The Final Rule marks the culmination of the most significant year of developments since NEPA—often dubbed the “Magna Carta” of environmental law—was enacted during the Nixon administration in 1970. Reflecting a growing consensus on the need to streamline regulatory review of energy, infrastructure, and other key projects, permitting-reform advocates scored a “hat trick” in 2025: all three branches of the U.S. government took action to limit environmental reviews under NEPA. While the details of NEPA reform will play out on an agency-by-agency and case-by-case basis in the upcoming months and years, it is increasingly clear that NEPA reviews will be more circumscribed and streamlined, and that federal courts will defer to agencies’ NEPA determinations. That said, NEPA reform is an incomplete solution to the issue of making project development more predictable and streamlined. Indeed, a growing state and local backlash to energy and infrastructure projects, including data centers, is creating a new wave of challenges and uncertainty for sponsors.

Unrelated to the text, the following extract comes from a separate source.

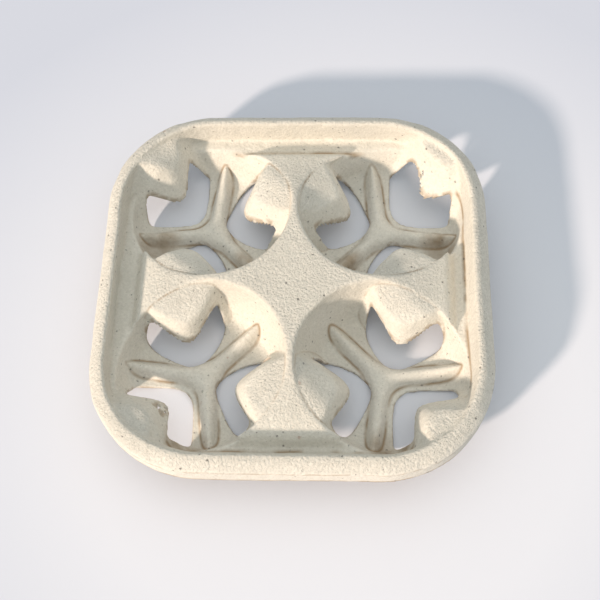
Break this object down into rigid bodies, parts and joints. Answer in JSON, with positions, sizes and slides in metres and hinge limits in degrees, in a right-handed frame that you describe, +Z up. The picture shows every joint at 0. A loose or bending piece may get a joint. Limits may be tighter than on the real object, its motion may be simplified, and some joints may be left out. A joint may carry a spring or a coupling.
{
  "type": "moulded pulp cup carrier",
  "caption": "Square moulded pulp tray with rounded corners, a raised rim and round wells whose spring fingers grip takeaway cups.",
  "frame": {"origin": "on the surface that the tray stands on, below the middle of the tray", "axes": "+Z up; X and Y along the two pairs of sides, which are alike by quarter turns; the finger bent out of place is towards +X +Y in the finished model"},
  "size_m": [0.216, 0.216, 0.043],
  "materials": {
    "pulp": "matt, pebbly, off-white recycled paper pulp"
  },
  "bodies": {
    "root": {"carrier_tray": "pulp"}
  },
  "joints": []
}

Key NEPA Reform Actions in 2025

The Final Rule comes on the heels of an unprecedented year of NEPA reform involving all three branches of the federal government. 

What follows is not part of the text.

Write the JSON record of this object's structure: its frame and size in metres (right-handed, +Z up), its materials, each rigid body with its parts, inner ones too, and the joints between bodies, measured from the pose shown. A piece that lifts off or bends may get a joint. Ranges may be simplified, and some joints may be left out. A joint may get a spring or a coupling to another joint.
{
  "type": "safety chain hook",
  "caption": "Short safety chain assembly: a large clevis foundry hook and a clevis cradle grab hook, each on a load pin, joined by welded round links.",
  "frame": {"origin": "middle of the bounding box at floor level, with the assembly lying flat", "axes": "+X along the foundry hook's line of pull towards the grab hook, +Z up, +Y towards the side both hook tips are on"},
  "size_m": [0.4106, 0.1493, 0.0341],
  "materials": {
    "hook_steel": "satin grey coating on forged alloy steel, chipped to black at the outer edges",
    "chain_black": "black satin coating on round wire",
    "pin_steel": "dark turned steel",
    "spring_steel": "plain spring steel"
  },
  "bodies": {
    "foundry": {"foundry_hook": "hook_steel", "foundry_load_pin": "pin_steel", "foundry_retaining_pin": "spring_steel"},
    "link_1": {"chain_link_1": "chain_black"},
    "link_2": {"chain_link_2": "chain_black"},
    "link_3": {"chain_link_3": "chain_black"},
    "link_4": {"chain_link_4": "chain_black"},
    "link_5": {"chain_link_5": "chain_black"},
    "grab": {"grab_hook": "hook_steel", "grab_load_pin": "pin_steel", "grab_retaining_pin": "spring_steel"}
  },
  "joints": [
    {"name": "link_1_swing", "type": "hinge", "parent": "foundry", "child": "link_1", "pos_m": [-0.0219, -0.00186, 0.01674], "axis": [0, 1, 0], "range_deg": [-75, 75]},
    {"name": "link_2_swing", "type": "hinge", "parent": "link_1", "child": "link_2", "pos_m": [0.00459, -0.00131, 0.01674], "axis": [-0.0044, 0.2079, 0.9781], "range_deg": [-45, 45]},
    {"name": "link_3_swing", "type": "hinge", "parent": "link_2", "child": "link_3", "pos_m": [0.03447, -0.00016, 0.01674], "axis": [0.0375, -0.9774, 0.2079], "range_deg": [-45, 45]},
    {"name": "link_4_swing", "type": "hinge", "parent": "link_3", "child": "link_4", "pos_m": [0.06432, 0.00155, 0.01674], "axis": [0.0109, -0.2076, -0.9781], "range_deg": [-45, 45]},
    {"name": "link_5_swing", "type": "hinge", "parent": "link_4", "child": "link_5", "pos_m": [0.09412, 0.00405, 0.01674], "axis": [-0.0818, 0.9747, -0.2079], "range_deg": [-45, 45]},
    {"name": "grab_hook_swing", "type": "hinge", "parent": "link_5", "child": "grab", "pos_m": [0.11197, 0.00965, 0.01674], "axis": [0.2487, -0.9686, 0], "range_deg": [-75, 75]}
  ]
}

Unleashing American Energy

On January 20, 2025, President Trump signed Executive Order (E.O.) 14154, Unleashing American Energy, which directed CEQ to propose rescinding its NEPA regulations. CEQ quickly acted, issuing the IFR rescinding all CEQ NEPA regulations on February 25, 2025.

CEQ Guidance for Implementing NEPA

On September 29, 2025, CEQ issued guidance for federal agencies on implementing NEPA (CEQ NEPA Guidance). The guidance directs federal agencies to revise their NEPA implementing procedures (or establish such procedures if they do not yet have any) to expedite permitting approvals and ensure consistency with NEPA, including the review deadlines established in NEPA.

The CEQ NEPA Guidance highlighted, as support for measures to promote streamlined and efficient NEPA review, recent changes in federal law and the U.S. Supreme Court’s decision in Seven County Infrastructure Coalition v. Eagle County, Colorado (issued May 29, 2025).

The CEQ NEPA Guidance notes that the Seven County decision underscores NEPA’s procedural nature, advocating for “substantial deference” to reasonable agency decisions and limiting the scope of judicial review. The guidance highlights, among other things, that Seven County provides that, “when determining the scope of its action that is subject to NEPA review, agencies must consider the proposed action at hand and that action’s effects. As the Court recognized, an agency is not required by NEPA to analyze environmental effects from other projects separate in time, or separate in place, or that fall outside of the agency’s regulatory authority, or that would have to be initiated by a third party.” 

Legislative Changes

Recent legislative changes enacted by Congress, including certain provisions in the One Big Beautiful Bill Act (OBBB Act), signed into law on July 4, 2025, refined NEPA requirements and emphasized efficient environmental reviews, for example by establishing optional sponsor-paid opt-in fees for shorter review timeframes. The OBBB Act built upon legislative changes enacted by Congress in 2023 that established deadlines and page limits for Environmental Impact Statements and Environmental Assessments.

Looking Ahead

The CEQ NEPA Guidance lays out a road map for federal agencies, setting the stage for a generational change in NEPA review. With the CEQ NEPA regulations rescinded, individual federal agency rules, guidance and policies—informed by the CEQ NEPA Guidance—will establish the parameters for NEPA review. The overall result will likely be NEPA review that is more streamlined, efficient and circumscribed—and that will receive significant judicial deference from federal courts. However, each agency must establish its own NEPA procedures, and the timeline for doing so remains unclear and could be delayed by factors including limited agency staffing, resources or litigation. In the meantime, agencies and project sponsors must navigate NEPA review under an evolving and uncertain framework of law and regulation, requiring a case-by-case assessment of the proper scope of NEPA review.

While for now, permitting-reform advocates appear to have won the battle over NEPA reform, other permitting and project development obligations remain hotly contested. As project sponsors are keenly aware, federal, state and local environmental laws and regulations besides NEPA can present permitting challenges. At the federal level, developers must navigate the Endangered Species Act and the National Historic Preservation Act, among other laws. Furthermore, a wide range of state and local environmental and land use laws impose permitting obligations. Notably, certain state and local groups and individuals have become increasingly opposed to energy and infrastructure projects, including data centers. According to a report by Data Center Watch, a research organization that tracks grassroots data center opposition, $64 billion of data center projects have been blocked or delayed.

Project sponsors and those who rely on them, including hyperscalers leasing data center capacity, should closely monitor these developments in federal and state legislatures, regulatory agencies and courts.